This is simplified, it's going to be a good representation without me having to do 3 weeks worth of math calculating the actual MOI for an AR15. This MOI applies because we are assuming that the AR will rotate about the shoulder, so the edge of our rectangular prism that will represent the AR.

So, assuming the 16.5" rifle is overall 32.75" long our MOI is:

I = 6.55 lb * (32.75^2) / 3 = 2341.76 lb ft^2

1.3472 lb in s = 16.17 lbf ft s * (32.2 lb ft/s^2/1 lbf) = 520.674 lb ft^2/s

change in angle = 520.674 lb ft^2/s / 2341.76 lb ft^2 = .222 radians/s = 12.71 degrees/s for the 16" barrel vs 12.70 degrees/s for the 20" barrel.

How long will it take each barrel to come to a stop and overall muzzle rise per barrel?

16" = 12.71 deg/s / 28.65 deg/s = 0.44s to come to a stop with a total muzzle rise of 5.59 degrees

20" = 12.70 deg/s / 44.1 deg/s = 0.288s to come to a stop with a total muzzle rise of 3.66 degrees

So, just to cover the parameters again, this is the difference with the WORST technique possible. Stiff Shouldering and brick walling the stock, no hand gripping the front of the weapon, slack wristing the pistol grip and basically just not holding the gun. The 16" barrel had it's COM as close as you'll likely every find it while the 20 inch having it's most favorable. So the results couldn't be any more skewed to the 20" barrel if you tried. The difference? 10 ft of muzzle rise at 100 yards. So the barrel length WILL have an effect on muzzle rise, though it's pretty minimal. With correct form that muzzle rise difference would be down to less than a quarter of a degree, if not a thenth. So barrel length, while having an effect on muzzle rise will have virtually no effect on felt recoil.

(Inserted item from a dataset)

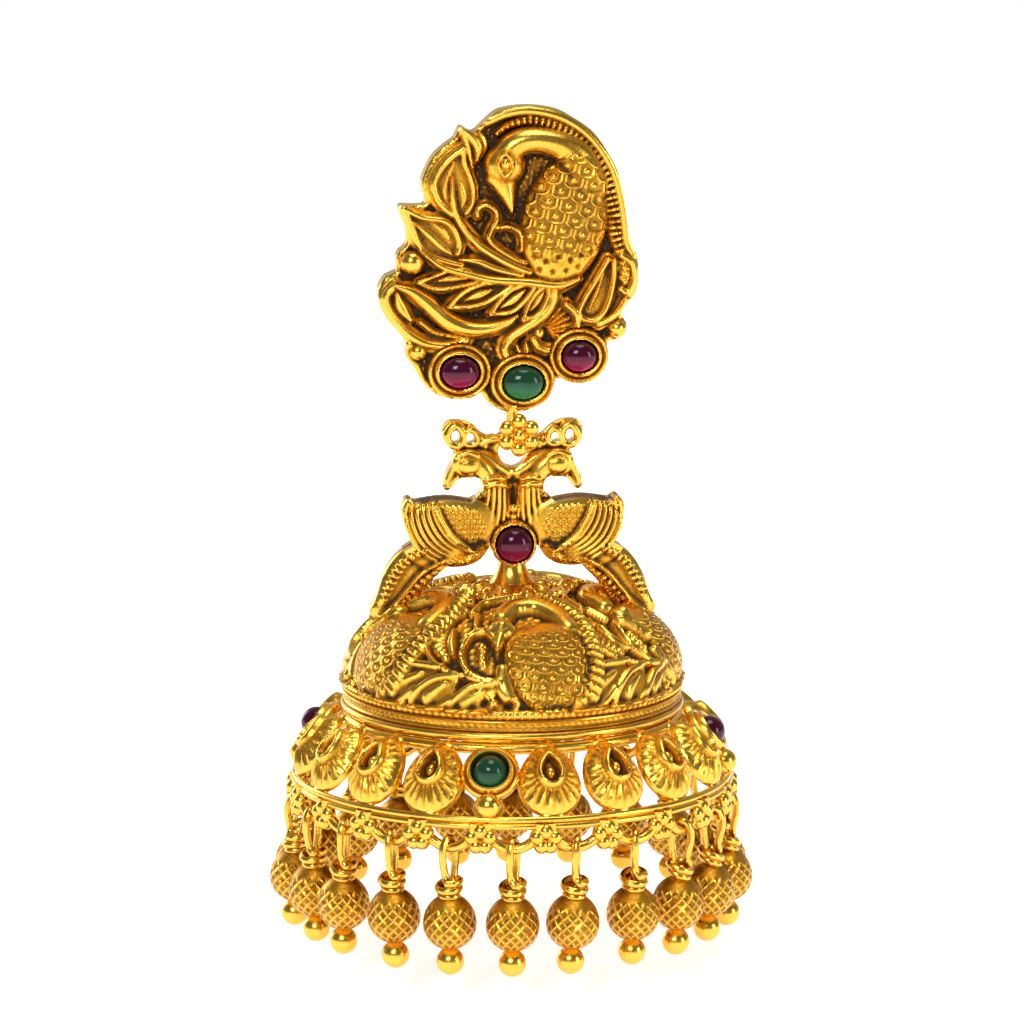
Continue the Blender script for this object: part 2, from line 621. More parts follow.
# chased lines: points, half width, height over the ground, height they start from
STUD_LINES = [
    # crest leaf and its back edge
    ([(-4.23, 8.35), (-3.51, 7.74), (-2.94, 6.9), (-3.08, 5.79)], [0.12, 0.38, 0.38, 0.15], 0.8, 2.5),
    ([(-4.23, 8.35), (-3.8, 6.9), (-3.44, 5.23)], [0.1, 0.22, 0.15], 0.7, 2.4),
    # feather leaf: left edge, right edge, inner ribs
    ([(-4.16, 6.7), (-5.09, 6.1), (-6.1, 5.0), (-6.6, 3.83), (-6.2, 2.43), (-5.09, 1.31)], 0.3, 0.75, 2.4),
    ([(-4.16, 6.7), (-4.09, 5.51), (-3.65, 4.39), (-3.37, 3.27), (-3.51, 2.15), (-3.94, 1.45)],
     0.24, 0.75, 2.4),
    ([(-4.95, 5.6), (-5.6, 4.11), (-5.6, 2.71), (-5.09, 1.59)], [0.15, 0.3, 0.3, 0.1], 0.6, 2.4),
    ([(-4.4, 3.9), (-4.15, 2.7), (-4.3, 1.9)], [0.1, 0.34, 0.1], 0.6, 2.3),
    # stem from the feather leaf to the breast
    ([(-5.09, 4.39), (-5.09, 2.71), (-4.81, 1.31), (-4.09, 0.06), (-2.94, -1.2), (-1.5, -2.18),
      (0.09, -3.02), (1.3, -3.5)], [0.15, 0.25, 0.28, 0.3, 0.33, 0.36, 0.38, 0.3], 1.0, 2.4),
    # curl under the beak, and the small loop beside it
    ([(-3.01, 1.2), (-3.01, 1.73), (-2.36, 2.08), (-1.57, 1.65), (-1.42, 0.89), (-1.86, 0.06),
      (-2.07, -0.78), (-1.21, -1.62), (0.23, -2.46), (0.95, -2.74)], 0.22, 0.9, 2.4),
    ([(-1.35, 0.2), (-0.49, 0.27), (0.37, -0.08), (0.66, -0.78), (0.6, -1.7)], 0.2, 0.85, 2.4),
    # long leaf to the left: upper edge, lower edge, rib
    ([(-9.12, 1.87), (-7.54, 1.1), (-5.81, 0.82), (-4.95, 0.06), (-4.52, -1.2), (-4.66, -1.9)],
     0.27, 0.8, 2.4),
    ([(-9.12, 1.87), (-8.4, 0.2), (-7.83, -1.2), (-6.82, -2.1), (-5.53, -2.6), (-4.37, -2.88)],
     0.27, 0.8, 2.4),
    ([(-8.3, 0.7), (-6.96, -0.4), (-5.96, -1.34), (-5.09, -2.04)], [0.1, 0.36, 0.36, 0.1], 0.7, 2.4),
    ([(-6.9, 0.7), (-6.0, 0.1), (-5.3, -0.9)], [0.1, 0.25, 0.1], 0.55, 2.4),
    # tail stem
    ([(-7.79, -1.65), (-5.99, -2.96), (-3.88, -3.62), (-1.78, -4.13), (0.93, -4.35), (3.64, -4.64),
      (5.45, -4.13)], [0.15, 0.28, 0.32, 0.36, 0.4, 0.4, 0.2], 1.05, 2.4),
    ([(-4.6, -2.4), (-2.98, -2.6), (-1.48, -3.2), (0.63, -3.75)], [0.1, 0.28, 0.3, 0.3], 0.95, 2.4),
    # leaves under the tail stem: edges and ribs
    ([(-7.94, -4.28), (-6.59, -3.76), (-5.09, -3.25), (-3.88, -3.3), (-2.68, -4.13)], 0.2, 0.85, 2.4),
    ([(-7.94, -4.28), (-7.0, -4.7), (-5.84, -4.86), (-3.88, -4.49), (-2.68, -4.13)], 0.2, 0.85, 2.4),
    ([(-6.5, -4.2), (-5.1, -3.95), (-3.88, -4.0)], [0.08, 0.3, 0.1], 0.75, 2.4),
    ([(-5.39, -6.32), (-4.18, -5.15), (-2.68, -4.49), (-1.32, -4.35)], 0.22, 0.9, 2.4),
    ([(-5.39, -6.32), (-3.88, -6.39), (-2.38, -6.03), (-1.17, -5.3), (-0.27, -4.71)], 0.22, 0.9, 2.4),
    ([(-4.1, -5.8), (-2.9, -5.35), (-1.78, -4.93)], [0.1, 0.34, 0.12], 0.8, 2.4),
    ([(-1.93, -6.98), (-1.17, -5.88), (-0.27, -5.01), (0.63, -4.64)], 0.22, 0.9, 2.4),
    ([(-1.93, -6.98), (-0.27, -6.83), (0.78, -6.03), (1.68, -4.86)], 0.22, 0.9, 2.4),
    ([(-1.1, -6.45), (0.0, -5.8), (0.93, -5.01)], [0.1, 0.34, 0.12], 0.8, 2.4),
    ([(0.78, -7.49), (1.23, -6.18), (1.99, -5.15), (2.59, -4.79)], 0.22, 0.9, 2.4),
    ([(0.78, -7.49), (1.99, -7.05), (2.74, -5.74), (2.89, -4.86)], 0.22, 0.9, 2.4),
    ([(1.4, -6.7), (2.0, -5.9), (2.51, -5.15)], [0.1, 0.3, 0.1], 0.8, 2.4),
    # flat scroll that falls to the middle cup
    ([(3.3, -4.86), (3.2, -6.03), (2.4, -7.2), (0.93, -8.17), (-0.27, -9.0), (-0.8, -9.97), (-0.27, -10.78),
      (0.63, -10.78), (1.08, -10.12), (1.0, -9.45)],
     [0.45, 0.42, 0.4, 0.38, 0.36, 0.32, 0.3, 0.26, 0.22, 0.14], 0.85, 2.4),
    ([(0.48, -10.27), (0.2, -9.5)], [0.2, 0.1], 0.6, 2.3),
    # crescent and the cup leaf below it
    ([(-9.9, -4.49), (-8.4, -5.08), (-6.89, -6.32), (-5.54, -7.49), (-3.88, -8.19), (-2.08, -8.19),
      (-0.57, -7.7), (0.3, -7.1)], [0.2, 0.42, 0.6, 0.62, 0.58, 0.5, 0.32, 0.12], 1.15, 2.4),
    ([(-9.9, -4.49), (-10.65, -5.44), (-10.35, -6.61), (-9.45, -7.84), (-8.5, -8.76), (-7.19, -9.42),
      (-5.39, -9.56), (-4.0, -9.1)], 0.33, 0.85, 2.4),
    ([(-7.79, -7.59), (-6.59, -8.47), (-5.24, -8.76), (-4.0, -8.95)], 0.18, 0.7, 2.4),
    ([(-9.7, -5.2), (-9.4, -6.32), (-8.6, -7.4)], [0.2, 0.45, 0.2], 0.75, 2.3),
    # frame of the fan
    ([(4.39, -6.22), (5.24, -7.1), (5.24, -8.37), (4.39, -9.54), (3.19, -10.05), (2.14, -9.83),
      (1.61, -9.1)], 0.27, 0.95, 2.4),
    # petal and lobe on the right
    ([(7.85, -2.52), (6.8, -4.28), (5.75, -6.03), (5.45, -7.05), (6.05, -7.56), (7.1, -7.42), (7.85, -6.18),
      (8.3, -4.28), (8.38, -2.67)], 0.26, 0.95, 2.4),
    ([(7.55, -3.55), (6.9, -5.3), (6.3, -6.7)], [0.1, 0.22, 0.12], 0.8, 2.3),
    ([(9.36, -5.88), (8.45, -7.2), (7.1, -7.93)], 0.28, 0.9, 2.4),
    ([(9.0, -2.2), (9.9, -2.9), (10.0, -4.2), (9.5, -5.3), (9.0, -5.0)], 0.3, 0.9, 2.4),
]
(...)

Again, this comparison is completely removing the impact of the BCG, buffer and gas systems to strictly look at the effect of barrel length in regards to recoil and muzzle rise.

Thank you for attending my TED talk.

TLDR, barrels have virtually no impact on felt recoil, but a small impact on muzzle rise. Technique and gas system/buffer changes have much greater effects than a barrel ever will. Realistically the difference in muzzle rise between a 16 and 20" barrel with good technique is less than a quarter to a tenth of a degree.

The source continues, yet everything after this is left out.